Source: Annual Report 2011

The balance sheet for the company and the group shows net assets increasing by $1,438 million and $2,149 million respectively. Payables and accruals included under current liabilities in the table above have increased from $1,538 million in 2010 to $2,625 million at September 30 last year.

Citizens Bank Limited
After a poor year in 2009 when the Bank had to make an impairment provision of $170 million for investments in Stanford International Bank and Clico Trinidad Limited – the region’s two financial catastrophes for that year – the results for 2010 were encouraging, while for 2011 they are impressive.

Profit after taxation in 2011 increased by 50.5% from $534 million to $804 million. Net Income for the year ended September 30, 2011 was $1,949 million compared to $1,469 million, an increase of 26.7%, double the increase in 2010 over 2009. Profit before Taxation was $1,279 million compared with $887 million in 2010, an increase of 44%.

Interest income increased by 32% and other income by 7.8% while operating expenses increased by 8.8%. Net Customers’ deposits had a significant 30.3% increase while interest expense increased by a more modest 8.5%.

The Banks Chairman was careful not to encourage too high expectations about the future. He avoided any comments about the future in the Banks DIH report while all the CEO of Citizens Bank was prepared to say – unhelpfully – was that 2012 “[would] bring both challenges and opportunities.”

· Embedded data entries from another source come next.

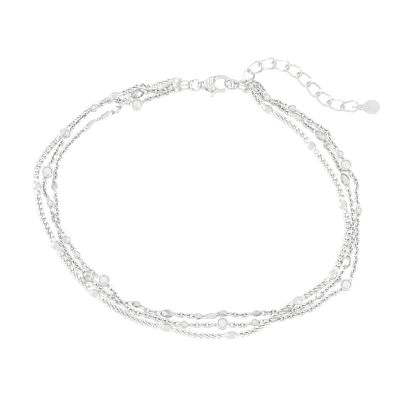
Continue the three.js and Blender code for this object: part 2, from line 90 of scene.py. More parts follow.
# The rings of corners on a cut bead: share of its radius, share of its half length.
BEAD_CUTS = [(0.3, -0.98), (0.76, -0.7), (1.0, -0.25), (1.0, 0.25), (0.76, 0.7), (0.3, 0.98)]
BAR = {"half_length": 1.25, "half_width": 0.62, "half_thickness": 0.24, "twist": 40}
BAR_ENDS = {"fullness": 1.08, "power": 3, "inset": 0.1}
BAR_MESH = {"steps": 21, "sides": 12}

SMALL_SETTING = {"radius": 0.74, "height": 0.95, "stone": 0.56, "floor": 0.3}
LARGE_SETTING = {"radius": 1.2, "height": 1.25, "stone": 0.97, "floor": 0.3}
SETTING_SIDES = 40
# A setting's outside from its middle: the foot in shares of its radius and millimetres up, and
# the wall in shares of its radius and of its height.
CUP_FOOT = [(0.6, 0.0), (0.8, 0.0), (0.86, 0.05), (0.86, 0.12), (0.82, 0.18)]
CUP_WALL = [(0.9, 0.45), (0.97, 0.7), (1.0, 0.82), (1.0, 0.92), (0.975, 0.98), (0.94, 1.0)]
# Its hollow: the lip in shares of the stone's radius, millimetres out from that and millimetres
# down from the cup's top, and the floor in shares of the stone's radius and millimetres up.
CUP_LIP = [(0.93, 0.04, 0.01), (0.93, 0.0, 0.05), (1.0, 0.0, 0.2), (0.94, 0.0, 0.32)]
CUP_FLOOR = [(0.5, 0.12), (0.3, 0.0)]
END_LOOP = {"radius": 0.2, "wire": 0.085}  # at each end of what sits on a chain
LOOP_OVERLAP = 0.06  # how far a loop's wire is sunk into its setting

LARGE_STONE_HEIGHT = 0.92  # from its point to its table
SMALL_STONE_HEIGHT = 0.6
SMALL_STONE_DROP = 0.6  # its point below the top of its cup
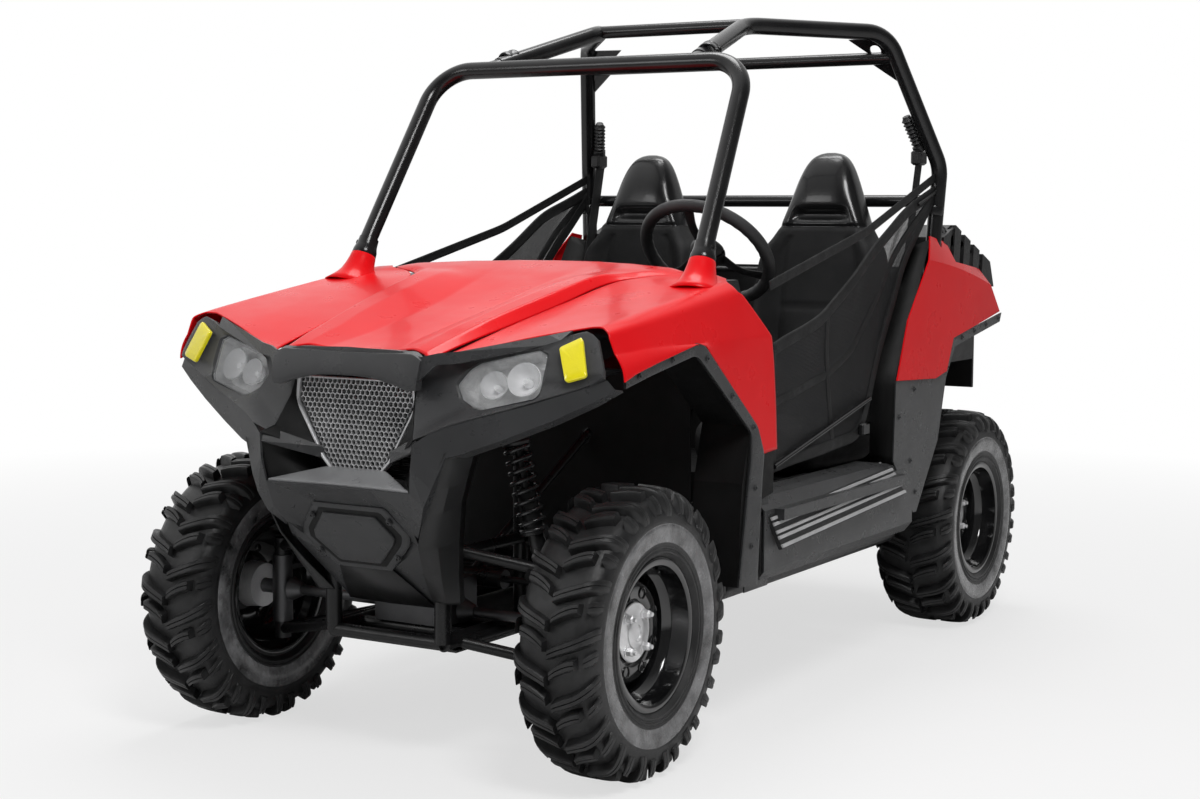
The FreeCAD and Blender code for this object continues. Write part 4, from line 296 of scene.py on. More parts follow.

It is my strong view, and indeed that of the Private Sector Commission, that companies need to enhance their communication with their members and the public. I noted a few weeks ago that Demerara Bank Limited had refused to release its 2011 annual report “until after their AGM.” I was met with a similar response when I sought a copy of the Citizens’ Bank Annual report. That is not a practice that should be encouraged by any institution, and certainly not one that has its sights firmly fixed on the next level.